Aufstieg der St. Galler
Eine Studie zeigt, wie die alte Schweizer Wirtschaftselite zerfällt – und die HSG profitiert.
«Alpenfestung». So nennen die Autoren des Buchs «Schweizer Wirtschaftseliten» das Netzwerk, das die Nachkriegs-Schweiz beherrschte. Seine Mitglieder waren Schweizer Männer, meist Offiziere, Freisinnige, Ingenieure oder Juristen, oft verwandt.
Sie jassten die wichtigen Posten unter sich aus, die Firmenleitungen und Verwaltungsräte. Und sie schauten, dass Auswärtige draussen blieben: In den 60ern schlossen Bankiervereinigung und Unternehmen ein Abkommen, das ausländische Übernahmen und gewisse inländische Investoren ausbremste. Der Studie zufolge befanden sich 1980 unter den Spitzenmanagern der 110 grössten Schweizer Unternehmen gerade mal sieben Ausländer.

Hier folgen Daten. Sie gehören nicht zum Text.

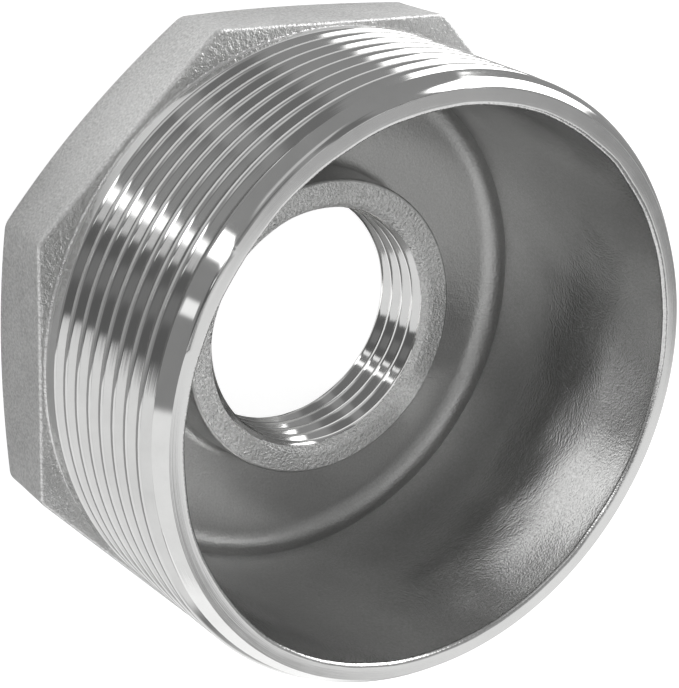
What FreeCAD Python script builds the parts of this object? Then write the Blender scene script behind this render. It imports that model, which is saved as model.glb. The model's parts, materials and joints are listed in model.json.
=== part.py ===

Zwei Erdbeben liessen die Alpenfestung einstürzen. In den 1990ern kam es zu einem Globalisierungsschub, das neoliberale Schlagwort hiess «schrumpfen und zerteilen». Gefragt waren Manager, die eine Firma so umbauen konnten, dass für Aktionäre rasch viel Geld abfiel. Die Beraterfirma McKinsey wurde zum «Sammelbecken der neuen Schweizer Elite», so die Wirtschaftshistoriker. Der Anteil ausländischer Manager in Spitzenpositionen stieg von 3,6 Prozent im Jahr 1980 auf 22,8 Prozent im Jahr 2000. Manager aus dem umliegenden Europa bezogen Büros in Zürich und Genf.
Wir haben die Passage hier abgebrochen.